Hmm. I am not sure, that depends. How much additional information
would these extra parameter bring to the errors generated in
statatt_build_stavalues().

Just the index of which expression and the name of the key that fed in the
offending value string.

We could also set an error context
callback (ErrorContextCallback) within import_pg_statistic() or in the
loop that calls the routine, with some data based on the counter of
"numexprs" to provide more context about where an error is happening.

If you think it would help, I'd be game for that. It's been a while since I
used one of those callbacks, though.

I have used that in the past to avoid complicating functions across
multiple levels of a stack (for example, see ReindexPartitions() in
indexcmds.c with its ReindexErrorInfo).

This may be another such case.

#19

Michael Paquier

michael@paquier.xyz

5 months ago

In reply to: Corey Huinker (#18)

Re: Add expressions to pg_restore_extended_stats()

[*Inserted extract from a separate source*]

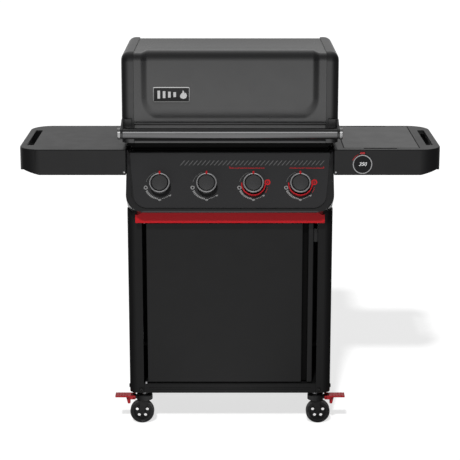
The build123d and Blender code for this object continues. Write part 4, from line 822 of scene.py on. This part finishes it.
# %% Trims and printed marks become pieces
# the trim wall runs half round the knob, with a narrow flange on top
TRIM_R, TRIM_H = 34.0, 14.5
TRIM_WALL, TRIM_FLANGE, FLANGE_T = 1.5, 3.6, 1.2
TRIM_FROM, TRIM_TO = 174, 366
for number, hub in enumerate(hubs[2:], start=3):
    trim = bmesh.new()
    under = TRIM_H - FLANGE_T
    sector(trim, TRIM_R, TRIM_R + TRIM_WALL, TRIM_FROM, TRIM_TO, hub, under)
    raised_hub = hub @ Matrix.Translation((0, 0, under * MM))
    sector(trim, TRIM_R, TRIM_R + TRIM_FLANGE, TRIM_FROM, TRIM_TO, raised_hub, FLANGE_T)
    piece(f"burner_trim_{number}", trim, FINISHES["button_red"], "frame")
piece("dial_marks_grey", grey, INK["grey"], "frame")
piece("dial_marks_light", light, INK["white"], "frame")
piece("dial_marks_red", red, INK["red"], "frame")

# %% Row of strokes and the red bracket
HATCH_FROM, HATCH_TO, HATCH_COUNT = -152.0, 276.0, 34
HATCH_LOW, HATCH_HIGH = 52.0, 67.5
STROKE_SLANT = 0.85
STROKE_HALF = 1.3
strokes = bmesh.new()
for index in range(HATCH_COUNT):
    x = HATCH_FROM + (HATCH_TO - HATCH_FROM) * index / (HATCH_COUNT - 1)
    verts = block(strokes, (-STROKE_HALF, 0, INK_OFF),
                  (STROKE_HALF, HATCH_HIGH - HATCH_LOW, INK_OFF + INK_T))
    for vertex in verts:
        vertex.co.x += vertex.co.y * STROKE_SLANT
    bmesh.ops.transform(strokes, matrix=on_panel(x, HATCH_LOW), verts=verts)
piece("panel_strokes", strokes, INK["grey"], "frame")
LINE_LOW, LINE_HIGH, HOOK_HIGH, LINE_W = 42.0, 43.8, 48.0, 1.8
LINE_LEFT, LINE_RIGHT, GAP_LEFT, GAP_RIGHT = -1.8, 288.3, 106.0, 182.0
bracket = bmesh.new()
for low, high in (((LINE_LEFT, LINE_LOW), (GAP_LEFT, LINE_HIGH)),
                  ((GAP_RIGHT, LINE_LOW), (LINE_RIGHT, LINE_HIGH)),
                  ((LINE_LEFT, LINE_HIGH), (LINE_LEFT + LINE_W, HOOK_HIGH)),
                  ((LINE_RIGHT - LINE_W, LINE_HIGH), (LINE_RIGHT, HOOK_HIGH))):
    block(bracket, (*low, INK_OFF), (*high, INK_OFF + INK_T), on_panel())
piece("panel_bracket", bracket, INK["red"], "frame")
print("strokes:", HATCH_COUNT)

# %% [markdown]
# ## The display in the right table
# A small round instrument: a silver ring, a dark lens and lit numerals. The numerals are a text
# curve made into a mesh. A short red band at the rim marks the set temperature.

# %% Display
glass_low, glass_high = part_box("display_glass")
dial = Vector(((glass_low.x + glass_high.x) / 2, glass_low.y, (glass_low.z + glass_high.z) / 2))
dial_place = Matrix.Translation(dial) @ Matrix.Rotation(math.radians(90), 4, "X")
case_low, case_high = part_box("display_housing")
case_r = (case_high.x - case_low.x) / 2 / MM
proud = (dial.y - case_low.y) / MM
RING_W, RING_LIP, RING_H = 3.4, 0.3, 0.7
RING_SHOULDER, RING_INNER_SHOULDER = 1.0, 2.8
bm = bmesh.new()
turned(bm, [(case_r - RING_W, proud - RING_LIP), (case_r - RING_LIP, proud - RING_LIP),
            (case_r - RING_LIP, proud + RING_LIP), (case_r - RING_SHOULDER, proud + RING_H),
            (case_r - RING_INNER_SHOULDER, proud + RING_H), (case_r - RING_W, proud + RING_LIP),
            (case_r - RING_W, proud - RING_LIP)], dial_place, 72)
piece("display_ring", bm, INK["silver"], "frame")
MARK_FROM, MARK_TO, MARK_NEAR, MARK_FAR = 112, 160, 0.8, 2.2
apron_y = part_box("side_table_right")[0].y
mark_place = Matrix.Translation((0, apron_y - dial.y - INK_OFF * MM, 0)) @ dial_place
bm = bmesh.new()
sector(bm, case_r + MARK_NEAR, case_r + MARK_FAR, MARK_FROM, MARK_TO, mark_place)
piece("display_set_mark", bm, INK["red"], "frame")
print("display radius", round(case_r, 1), "mm")

# %% Numerals
NUMERAL_SIZE, NUMERAL_SHEAR, NUMERAL_OFF = 16.0, 0.3, 0.3


def numerals(name, words, place):
    """Numerals as a thin mesh, centred on their place."""
    curve = bpy.data.curves.new(name, "FONT")
    curve.body = words
    curve.size = NUMERAL_SIZE * MM
    curve.align_x = "CENTER"
    curve.align_y = "CENTER"
    curve.extrude = 0.1 * MM
    curve.shear = NUMERAL_SHEAR
    curve.resolution_u = 4
    holder = bpy.data.objects.new(name + "_curve", curve)
    scene.collection.objects.link(holder)
    bpy.context.view_layer.update()
    flat = bpy.data.meshes.new_from_object(holder)
    bpy.data.objects.remove(holder)
    bm = bmesh.new()
    bm.from_mesh(flat)
    bmesh.ops.remove_doubles(bm, verts=bm.verts, dist=1e-6)
    bmesh.ops.transform(bm, matrix=place, verts=bm.verts)
    bpy.data.meshes.remove(flat)
    return piece(name, bm, INK["digit"], "frame")


shown = numerals("display_numerals", "350",
                 Matrix.Translation((0, -NUMERAL_OFF * MM, 0)) @ dial_place)
print("numerals have", len(shown.data.polygons), "faces")

# %% [markdown]
# ## The badge plate
# The frame has a plain framed plate on the lid. It keeps that role with a bright rim, a dark field,
# a small plain flame and four heat bars, which say gas grill and nothing else.

# %% Badge
badge_low, badge_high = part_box("lid_badge")
badge_mid = (badge_low + badge_high) / 2
# the plate leans back with the lid's front, by 8 mm in 176 mm
BADGE_LEAN = math.atan2(8.0, 176.0)
BADGE_BACK, BADGE_FRONT, BADGE_CORNER, BADGE_RIM, BADGE_SUNK = -4.6, 0.2, 5.0, 3.0, 1.4
badge_place = (Matrix.Translation(Vector((badge_mid.x, badge_low.y, badge_mid.z)))
               @ Matrix.Rotation(math.radians(90) - BADGE_LEAN, 4, "X"))
facing = badge_place.to_3x3() @ Vector((0, 0, 1))
half_w = (badge_high.x - badge_low.x) / 2 / MM
half_h = (badge_high.z - badge_low.z) / 2 / MM
bm = bmesh.new()
block(bm, (-half_w, -half_h, BADGE_BACK), (half_w, half_h, BADGE_FRONT), badge_place)
rounded(bm, edges_along(bm, facing), BADGE_CORNER, 4)
front = [f for f in bm.faces if f.normal.dot(facing) > 0.99]
bmesh.ops.inset_region(bm, faces=front, thickness=BADGE_RIM * MM, use_even_offset=True)
sunk = list({v for f in front for v in f.verts})
bmesh.ops.translate(bm, verts=sunk, vec=-facing * BADGE_SUNK * MM)
plate = piece("badge_plate", bm, FINISHES["cast_silver"], "lid", ("lid_badge",))
plate.data.materials.append(FINISHES["black_plastic"])
field = max((p for p in plate.data.polygons if p.normal.dot(facing) > 0.99), key=lambda p: p.area)
field.material_index = 1
print("badge", round(2 * half_w), "x", round(2 * half_h), "mm")

# %% Flame and heat bars on the badge
FLAME = [(0, -13), (8, -10.5), (11, -4), (9.4, 2.5), (5.6, 6.2), (3.8, 3.0), (2.6, 8.2),
         (-1.2, 14.0), (-2.6, 6.4), (-7.2, 1.6), (-10.4, -4.4), (-7.8, -10.6)]
FLAME_X = 36.0
BADGE_RELIEF = 1.1
BAR_FROM, BAR_STEP, BAR_W, BAR_HALF, BAR_LESS, BAR_COUNT = -42.0, 16.0, 8.0, 12.0, 1.5, 4
bm = bmesh.new()
outline = [bm.verts.new(((x + FLAME_X) * MM, y * MM, -BADGE_SUNK * MM)) for x, y in FLAME]
top = bmesh.ops.extrude_face_region(bm, geom=[bm.faces.new(outline)])["geom"]
lifted = [g for g in top if isinstance(g, bmesh.types.BMVert)]
bmesh.ops.translate(bm, verts=lifted, vec=(0, 0, BADGE_RELIEF * MM))
for bar in range(BAR_COUNT):
    across = BAR_FROM + bar * BAR_STEP
    reach = BAR_HALF - bar * BAR_LESS
    block(bm, (across, -reach, -BADGE_SUNK), (across + BAR_W, reach, BADGE_RELIEF - BADGE_SUNK))
bmesh.ops.recalc_face_normals(bm, faces=bm.faces)
bmesh.ops.transform(bm, matrix=badge_place, verts=bm.verts)
piece("badge_flame", bm, FINISHES["cast_silver"], "lid")
print("flame points:", len(FLAME), "heat bars:", BAR_COUNT)

# %% [markdown]
# ## Handle ends, bolts and screws
# The polished ends of the handle have fine ribs, which is a profile with steps. Bolt heads are low
# domes with a socket, and the tables are held by small bright screws low on their front faces.

# %% Handle ends
cap_low, cap_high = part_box("lid_handle_caps")
grip_low, grip_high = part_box("lid_handle_tube")
grip_mid = (grip_low + grip_high) / 2
cap_r = (cap_high.z - cap_low.z) / 2 / MM
CAP_L, RIBS, RIB_FROM, RIB_STEP, RIB_DEPTH = 8.5, 3, 0.9, 2.3, 0.9
profile = [(0, 0), (cap_r, 0)]
for rib in range(RIBS):
    h = RIB_FROM + rib * RIB_STEP
    profile += [(cap_r, h), (cap_r - RIB_DEPTH, h + 0.4), (cap_r - RIB_DEPTH, h + 1.0),
                (cap_r, h + 1.4)]
profile += [(cap_r, CAP_L - 1.1), (cap_r - 1.1, CAP_L), (0, CAP_L)]
bm = bmesh.new()
for side in (-1, 1):
    root = side * (cap_high.x - CAP_L * MM)
    place = (Matrix.Translation((root, grip_mid.y, grip_mid.z))
             @ Matrix.Rotation(math.radians(90) * side, 4, "Y"))
    turned(bm, profile, place, 64)
ends = piece("handle_end_caps", bm, FINISHES["cast_silver"], "lid",
             ("lid_handle_caps",))
CARD_LIT.objects.link(ends)
left_out_of_shadow(ends)
print("handle end radius", round(cap_r, 1), "mm")

# %% Bolts of the cart and screws of the tables
HEAD = [(0, 1.2), (3.1, 1.2), (3.3, 2.9), (4.6, 3.4), (6.2, 2.6), (7.0, 0.9), (7.0, 0.0), (0, 0.0)]
BOLT_Z, SIDE_BOLT_Y, END_BOLT_X = 121.0, 160.0, 280.3
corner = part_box("cart_side_right")[1] / MM
bm = bmesh.new()
for side in (-1, 1):
    for end in (-1, 1):
        beside = Matrix.Translation(Vector((side * corner.x, end * SIDE_BOLT_Y, BOLT_Z)) * MM)
        before = Matrix.Translation(Vector((side * END_BOLT_X, end * corner.y, BOLT_Z)) * MM)
        turned(bm, HEAD, beside @ Matrix.Rotation(math.radians(90) * side, 4, "Y"), 32)
        turned(bm, HEAD, before @ Matrix.Rotation(math.radians(-90) * end, 4, "X"), 32)
piece("cart_bolt_heads", bm, FINISHES["dark_bolt"], "frame", ("cart_bolts",))
SCREW = [(0, 0.6), (1.2, 0.6), (1.5, 1.5), (2.6, 1.3), (3.2, 0.4), (3.2, -0.4), (0, -0.4)]
SCREW_Z, SCREW_IN = 826.0, 5.0
table_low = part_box("side_table_right")[0]
bm = bmesh.new()
for side in (-1, 1):
    at = Vector((side * (table_low.x + SCREW_IN * MM), table_low.y, SCREW_Z * MM))
    turned(bm, SCREW, Matrix.Translation(at) @ Matrix.Rotation(math.radians(90), 4, "X"), 24)
piece("table_screws", bm, FINISHES["cast_silver"], "frame")
print("bolt heads: 8, table screws: 2")

# %% [markdown]
# ## The lift-out board
# The board in the right table lies flush, so only the joint round it shows, dark with shade. A hair of black
#  along both sides and across the rear finger notch is painted shade: it draws the shadow down in the gap and the
#  notch.

# %% Painted shade in the gaps round the lift-out board
board_low, board_high = (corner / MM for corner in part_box("prep_insert"))
GAP_W, GAP_UP, GAP_SUNK = 2.2, 0.15, 1.0
SLOT_SHIFT, SLOT_HALF, SLOT_D = 18.0, 62.0, 7.0
table_top_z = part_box("side_table_right")[1].z / MM
slot_mid = (board_low.x + board_high.x) / 2 - SLOT_SHIFT
bm = bmesh.new()
for x in (board_low.x - GAP_W, board_high.x):
    block(bm, (x, board_low.y, table_top_z - GAP_SUNK),
          (x + GAP_W, board_high.y, table_top_z + GAP_UP))
block(bm, (slot_mid - SLOT_HALF, board_high.y - GAP_SUNK, table_top_z - GAP_SUNK),
      (slot_mid + SLOT_HALF, board_high.y + SLOT_D, table_top_z + GAP_UP))
# the strips are painted shade for the gaps and the notch
piece("board_gap_shade", bm, INK["painted_shade"], "frame")
print("board is", round(board_high.x - board_low.x), "mm wide")

# %% [markdown]
# ## Wheels
# The frame's wheels are right in shape. Hub and tyre are one piece there, so a copy is parted by
# material: whatever lies outside the tyre's inner radius is rubber, the rest is a dark moulded hub.
# The forks get soft edges.

# %% Tyres and hubs
TYRE_INNER_R = 28.6
for corner in ("front_left", "front_right", "rear_left", "rear_right"):
    node = f"caster_wheel_{corner}"
    wheel = softened(node, 0.5, "wheel_grey", steep=50.0)
    wheel.data.materials.append(FINISHES["black_plastic"])
    low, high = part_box(node)
    hub = (low + high) / 2
    for polygon in wheel.data.polygons:
        away = math.hypot(polygon.center.x - hub.x, polygon.center.z - hub.z)
        if away < TYRE_INNER_R * MM:
            polygon.material_index = 1
    softened(f"caster_fork_{corner}", 0.7, "black_plastic", steep=50.0)
print("tyres are parted from their hubs at", TYRE_INNER_R, "mm")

On Wed, Feb 04, 2026 at 01:13:05AM -0500, Corey Huinker wrote:

Hmm. I am not sure, that depends. How much additional information
would these extra parameter bring to the errors generated in
statatt_build_stavalues().

Just the index of which expression and the name of the key that fed in the
offending value string.

Okay. It really sounds to me like an ErrorContextCallback would help
you here. I don't see a need to complicate statatt_build_stavalues(),
but my intuition can also be wrong.
--
Michael

#20

Corey Huinker

corey.huinker@gmail.com

5 months ago

In reply to: Michael Paquier (#19)

Re: Add expressions to pg_restore_extended_stats()

Okay. It really sounds to me like an ErrorContextCallback would help
you here. I don't see a need to complicate statatt_build_stavalues(),
but my intuition can also be wrong.

Sigh. errsave_finish() only calls errfinish() on elevel >= ERROR, and
that's where the context stack is walked. The failed work in progress is
attached too, mostly as a cautionary tale.

v5-0001 includes tests for null expressions on the leading and trailing end.